Era mais uma das costumeiras "traições" eleitorais de que está cheia a história da Academia, primeira lição que recebia já à entrada, logo complementada pela segunda: "Ia encontrar a todos no famoso salão de chá e estava indeciso sobre a maneira de dirigir-me aos novos confrades de forma a não deixar perceber a qualquer deles outro sentimento que não fosse a satisfação e a honra de começar a pertencer à ilustre Companhia". Existe, como se sabe, a prática de incinerar os votos após a apuração, tornando unânimes, por convenção, todas as eleições. Mesmo assim, faltou um voto para que Juscelino Kubitschek fosse eleito voto, afirmava Josué Montello, que misteriosamente desaparecera da urna...
Austregésilo de Athayde declarou a sua predileção pela memorialística: "Gosto de fazer andanças pelo passado, lendo livros de memórias, e quanto mais simples e objetivos, sem comentários ou portentosas interpretações da vida e do mundo, mais os aprecio. [...] Sou dos que o estimam [o gênero] e encontram nele uma fonte de verdade e conhecimento do passado, superior mesmo à dos livros convencionais de História. Se é certo que o memorialista tem natural tendência a colocar-se no centro da narrativa e atribuir-se um papel, às vezes exagerado, na marcha dos acontecimentos, não é também menos exato que oferece à consideração do historiador minúcias e enredos que constituem a parte secreta na evolução e determinação do procedimento social e político dos indivíduos e das nações".

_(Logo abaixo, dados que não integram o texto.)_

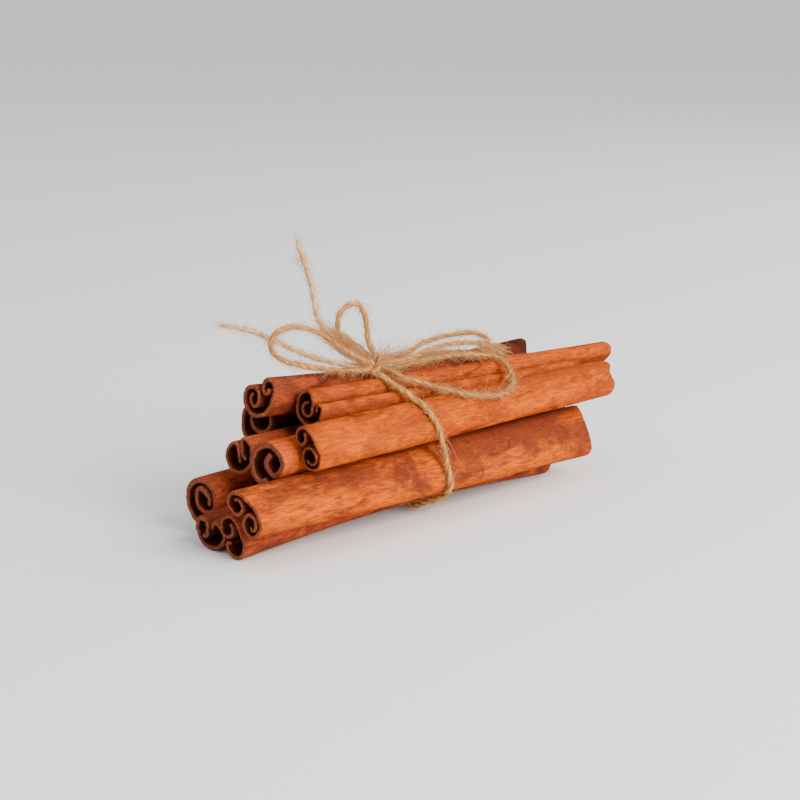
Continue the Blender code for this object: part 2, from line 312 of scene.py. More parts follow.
def smooth_route(route, pieces=24):
    """Uniform cubic B-spline through the first and last point of the route and close by the others."""
    points = np.array(route, float)
    control = np.vstack([2 * points[0] - points[1], points, 2 * points[-1] - points[-2]])
    t = (np.arange(pieces) / pieces)[:, None]
    blend = [(1 - t) ** 3, 3 * t ** 3 - 6 * t ** 2 + 4, -3 * t ** 3 + 3 * t ** 2 + 3 * t + 1, t ** 3]
    weights = np.hstack(blend) / 6
    spans = np.stack([control[i:len(control) - 3 + i] for i in range(4)], axis=1)
    return np.vstack([np.einsum("tw,swc->stc", weights, spans).reshape(-1, 3), points[-1:]])


def even_line(points, gap):
    """The same line with points an even gap apart, its two ends kept, and the length at each point."""
    length = np.concatenate([[0], np.cumsum(np.linalg.norm(np.diff(points, axis=0), axis=1))])
    target = np.linspace(0, length[-1], max(8, int(round(length[-1] / gap))) + 1)
    return np.stack([np.interp(target, length, points[:, k]) for k in range(3)], axis=1), target


def carried_frames(line):
    """Tangent and two sideways directions along a line, carried from point to point without spin."""
    tangent = unit(np.gradient(line, axis=0))
    side = np.empty_like(line)
    start = np.cross(tangent[0], (0.31, 0.86, 0.40))
    side[0] = start / np.linalg.norm(start)
    for k in range(1, len(line)):
        moved = side[k - 1] - tangent[k] * np.dot(side[k - 1], tangent[k])
        side[k] = moved / np.linalg.norm(moved)
    return tangent, side, np.cross(tangent, side)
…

Nessas perspectivas, pode-se imaginar o interesse e a importância das suas próprias memórias, se é que as escreveu. Em tal caso, tudo o que calou por discrição funcional e boas maneiras nos três decênios em que exerceu a presidência, teria incomparável valor histórico e documental. Eis, por exemplo, esta bela abertura de um livro de memórias: "Nasci na praça da Feira e tenho um irmão de peito a quem minha mãe amamentou, porque tinha excesso de leite [...]". Nem mesmo as indiscrições chegavam a contrariá-lo: "Vivem 40 homens vitaliciamente unidos, como se fossem membros de uma família que eles próprios escolheram, com o seu voto livre", diz a respeito do Pequeno Anedotário, de Josué Montello: "São cultos e ilustres [os acadêmicos], "mas nem por isso deixaram de ser humanos: "O Pequeno Anedotário faz parte da história espiritual da casa. Através de pequenos contos, rápidos traços, palavras largadas ao acaso das conversas, observações porejando ironia e malícia, revides de esgrimistas flexíveis e sutis, os grandes homens transfiguram-se em realidades novas, podemos conhecê-los melhor, sem os formalismos e as convenções dos retratos colhidos nas poses estudadas".